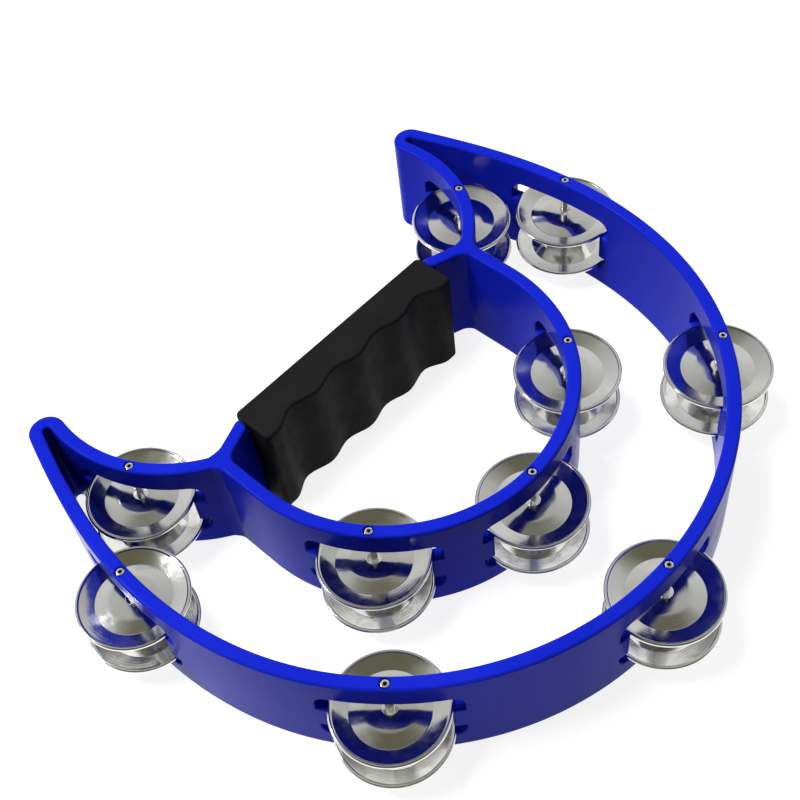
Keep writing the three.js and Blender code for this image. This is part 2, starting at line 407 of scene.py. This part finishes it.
def window_cutter(line, middle, window):
    """A window that follows the wall's curve."""
    bm = bmesh.new()
    rings = []
    for across, grown in slot_layers():
        along, low, high = window_columns(window, grown)
        plan = line.at(middle + along) + across * line.across(middle + along)
        lower = [bm.verts.new((*place, height)) for place, height in zip(plan, low)]
        upper = [bm.verts.new((*place, height)) for place, height in zip(plan, high)]
        rings.append(lower + upper[::-1])
    for ring in (rings[0], rings[-1]):
        columns = len(ring) // 2
        lower, upper = ring[:columns], ring[:columns - 1:-1]
        for quad in stitch([lower, upper], closed_ways=False):
            bm.faces.new(quad)
    for quad in stitch(rings):
        bm.faces.new(quad)
    return finish_mesh("window_cutter", bm)


def pin_hole_cutter(place):
    """A hole from face to face with a small chamfer at both ends."""
    chamfer, clear = PIN_HOLE["chamfer"], 1
    flare = -chamfer - clear
    levels = [(flare, -clear), (0, chamfer), (0, HEIGHT - chamfer), (flare, HEIGHT + clear)]
    return slab("pin_hole_cutter", [disc_outline(place, PIN_HOLE["r"])], levels)


def build_frame():
    outer = frame_outline(-HOOP_R, 1)
    crescent = frame_outline(WALL - HOOP_R, -1)
    piece = slab("moulded_frame", [outer, crescent], rounded_levels(0, HEIGHT, LIP_ROUNDING))
    bar = CORE_BAR
    low = (-bar["half_length"], bar["front"], bar["bottom"])
    high = (bar["half_length"], bar["back"], bar["top"])
    combine(piece, box_solid("core_bar", low, high), "UNION")
    lines = {"ring": WallLine(RING), "rim": WallLine(RIM)}
    for station in STATIONS:
        line = lines["ring" if station.startswith("ring") else "rim"]
        place = np.array(node_centre("pin_" + station).xy) - (0, HOOP_Y)
        for window in slot_windows():
            combine(piece, window_cutter(line, line.nearest(place), window), "DIFFERENCE")
        combine(piece, pin_hole_cutter(place), "DIFFERENCE")
    shade_smooth(piece, sharp_degrees=35)
    piece.location.y = HOOP_Y * MM
    return piece


# The grip

def grip_outline():
    """A flat back, round corners, and finger grooves along the front that run from top to bottom."""
    half, back, radius = GRIP["half_length"], GRIP["back"], GRIP_CORNER_R
    groove_half = GROOVE["count"] * GROOVE["pitch"] / 2
    x = np.linspace(-groove_half, groove_half, GROOVE["count"] * POINTS_PER_GROOVE + 1)
    on_crest = (1 + np.cos(2 * np.pi * (x + groove_half) / GROOVE["pitch"])) / 2
    at_end = np.abs(x) > groove_half - GROOVE["pitch"] / 2
    crest_y = np.where(at_end, GROOVE["end_crest_y"], GROOVE["crest_y"])
    front = np.stack((x, GROOVE["y"] + (crest_y - GROOVE["y"]) * on_crest), axis=-1)
    front_corner = (half - radius, GROOVE["end_crest_y"] + radius)
    back_corner = (half - radius, back - radius)
    right = [
        arc(front_corner, radius, -90, 0, widest=10),
        arc(back_corner, radius, 0, 90, widest=10),
    ]
    left = [corner[::-1] * (-1, 1) for corner in reversed(right)]
    flat_back = np.linspace(right[-1][-1], left[0][0], BACK_POINTS)[1:-1]
    points = np.vstack([front, *right, flat_back, *left])
    ways = np.roll(points, -1, axis=0) - np.roll(points, 1, axis=0)
    ways /= np.linalg.norm(ways, axis=1, keepdims=True)
    return points, np.stack((ways[:, 1], -ways[:, 0]), axis=-1)


def build_grip():
    levels = rounded_levels(GRIP["bottom"], GRIP["top"], GRIP_ROUNDING)
    piece = slab("rubber_sleeve", [grip_outline()], levels)
    bar = CORE_BAR
    low = (-bar["half_length"], bar["front"] - FIT_GAP, bar["bottom"] - FIT_GAP)
    high = (bar["half_length"], bar["back"] + FIT_GAP, bar["top"] + FIT_GAP)
    combine(piece, box_solid("pocket", low, high), "DIFFERENCE")
    shade_smooth(piece)
    piece.location.y = HOOP_Y * MM
    return piece


# Jingles and pins

def bent_line(bends):
    """A line through corners, each rounded by its own radius."""
    points = [np.array(bends[0][:2], dtype=float)]
    for before, (x, y, radius), after in zip(bends, bends[1:], bends[2:]):
        corner = np.array((x, y))
        into = corner - before[:2]
        out = np.array(after[:2]) - corner
        into /= np.linalg.norm(into)
        out /= np.linalg.norm(out)
        turn = math.acos(np.dot(into, out))
        setback = radius * math.tan(turn / 2)
        bisector = (out - into) / np.linalg.norm(out - into)
        centre = corner + bisector * radius / math.cos(turn / 2)
        for share in np.linspace(0, 1, 7):
            spoke = (corner - into * setback - centre) * math.sin((1 - share) * turn)
            spoke = spoke + (corner + out * setback - centre) * math.sin(share * turn)
            points.append(centre + spoke / math.sin(turn))
    points.append(np.array(bends[-1][:2], dtype=float))
    return np.array(points)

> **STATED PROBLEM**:
Each line of the listing should be copied exactly.

> **ANSWER FOR THIS EXERCISE**:
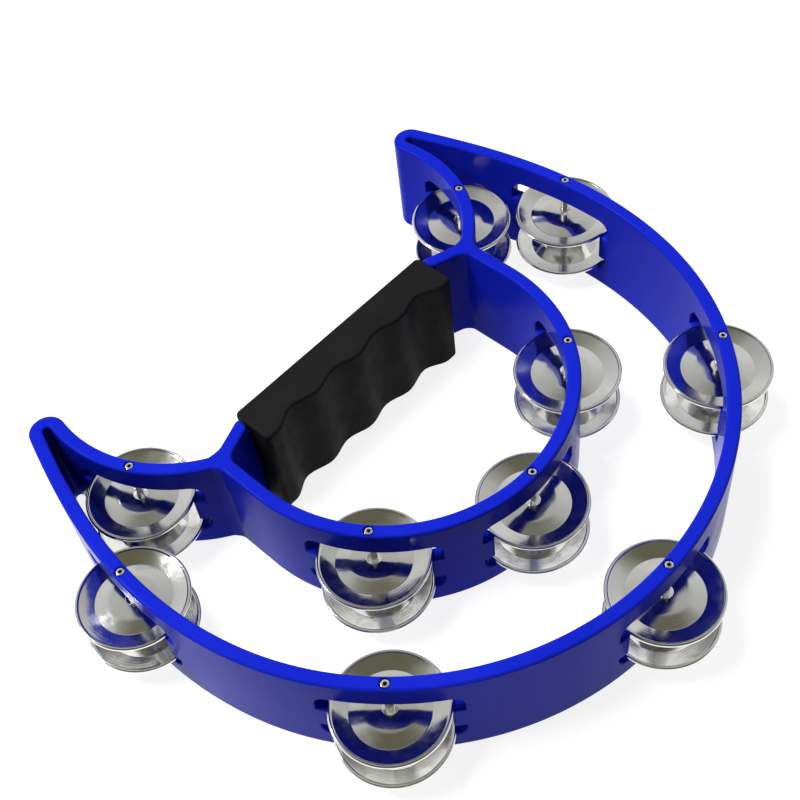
Keep writing the three.js and Blender code for this image. This is part 2, starting at line 407 of scene.py. This part finishes it.
def window_cutter(line, middle, window):
    """A window that follows the wall's curve."""
    bm = bmesh.new()
    rings = []
    for across, grown in slot_layers():
        along, low, high = window_columns(window, grown)
        plan = line.at(middle + along) + across * line.across(middle + along)
        lower = [bm.verts.new((*place, height)) for place, height in zip(plan, low)]
        upper = [bm.verts.new((*place, height)) for place, height in zip(plan, high)]
        rings.append(lower + upper[::-1])
    for ring in (rings[0], rings[-1]):
        columns = len(ring) // 2
        lower, upper = ring[:columns], ring[:columns - 1:-1]
        for quad in stitch([lower, upper], closed_ways=False):
            bm.faces.new(quad)
    for quad in stitch(rings):
        bm.faces.new(quad)
    return finish_mesh("window_cutter", bm)


def pin_hole_cutter(place):
    """A hole from face to face with a small chamfer at both ends."""
    chamfer, clear = PIN_HOLE["chamfer"], 1
    flare = -chamfer - clear
    levels = [(flare, -clear), (0, chamfer), (0, HEIGHT - chamfer), (flare, HEIGHT + clear)]
    return slab("pin_hole_cutter", [disc_outline(place, PIN_HOLE["r"])], levels)


def build_frame():
    outer = frame_outline(-HOOP_R, 1)
    crescent = frame_outline(WALL - HOOP_R, -1)
    piece = slab("moulded_frame", [outer, crescent], rounded_levels(0, HEIGHT, LIP_ROUNDING))
    bar = CORE_BAR
    low = (-bar["half_length"], bar["front"], bar["bottom"])
    high = (bar["half_length"], bar["back"], bar["top"])
    combine(piece, box_solid("core_bar", low, high), "UNION")
    lines = {"ring": WallLine(RING), "rim": WallLine(RIM)}
    for station in STATIONS:
        line = lines["ring" if station.startswith("ring") else "rim"]
        place = np.array(node_centre("pin_" + station).xy) - (0, HOOP_Y)
        for window in slot_windows():
            combine(piece, window_cutter(line, line.nearest(place), window), "DIFFERENCE")
        combine(piece, pin_hole_cutter(place), "DIFFERENCE")
    shade_smooth(piece, sharp_degrees=35)
    piece.location.y = HOOP_Y * MM
    return piece


# The grip

def grip_outline():
    """A flat back, round corners, and finger grooves along the front that run from top to bottom."""
    half, back, radius = GRIP["half_length"], GRIP["back"], GRIP_CORNER_R
    groove_half = GROOVE["count"] * GROOVE["pitch"] / 2
    x = np.linspace(-groove_half, groove_half, GROOVE["count"] * POINTS_PER_GROOVE + 1)
    on_crest = (1 + np.cos(2 * np.pi * (x + groove_half) / GROOVE["pitch"])) / 2
    at_end = np.abs(x) > groove_half - GROOVE["pitch"] / 2
    crest_y = np.where(at_end, GROOVE["end_crest_y"], GROOVE["crest_y"])
    front = np.stack((x, GROOVE["y"] + (crest_y - GROOVE["y"]) * on_crest), axis=-1)
    front_corner = (half - radius, GROOVE["end_crest_y"] + radius)
    back_corner = (half - radius, back - radius)
    right = [
        arc(front_corner, radius, -90, 0, widest=10),
        arc(back_corner, radius, 0, 90, widest=10),
    ]
    left = [corner[::-1] * (-1, 1) for corner in reversed(right)]
    flat_back = np.linspace(right[-1][-1], left[0][0], BACK_POINTS)[1:-1]
    points = np.vstack([front, *right, flat_back, *left])
    ways = np.roll(points, -1, axis=0) - np.roll(points, 1, axis=0)
    ways /= np.linalg.norm(ways, axis=1, keepdims=True)
    return points, np.stack((ways[:, 1], -ways[:, 0]), axis=-1)


def build_grip():
    levels = rounded_levels(GRIP["bottom"], GRIP["top"], GRIP_ROUNDING)
    piece = slab("rubber_sleeve", [grip_outline()], levels)
    bar = CORE_BAR
    low = (-bar["half_length"], bar["front"] - FIT_GAP, bar["bottom"] - FIT_GAP)
    high = (bar["half_length"], bar["back"] + FIT_GAP, bar["top"] + FIT_GAP)
    combine(piece, box_solid("pocket", low, high), "DIFFERENCE")
    shade_smooth(piece)
    piece.location.y = HOOP_Y * MM
    return piece


# Jingles and pins

def bent_line(bends):
    """A line through corners, each rounded by its own radius."""
    points = [np.array(bends[0][:2], dtype=float)]
    for before, (x, y, radius), after in zip(bends, bends[1:], bends[2:]):
        corner = np.array((x, y))
        into = corner - before[:2]
        out = np.array(after[:2]) - corner
        into /= np.linalg.norm(into)
        out /= np.linalg.norm(out)
        turn = math.acos(np.dot(into, out))
        setback = radius * math.tan(turn / 2)
        bisector = (out - into) / np.linalg.norm(out - into)
        centre = corner + bisector * radius / math.cos(turn / 2)
        for share in np.linspace(0, 1, 7):
            spoke = (corner - into * setback - centre) * math.sin((1 - share) * turn)
            spoke = spoke + (corner + out * setback - centre) * math.sin(share * turn)
            points.append(centre + spoke / math.sin(turn))
    points.append(np.array(bends[-1][:2], dtype=float))
    return np.array(points)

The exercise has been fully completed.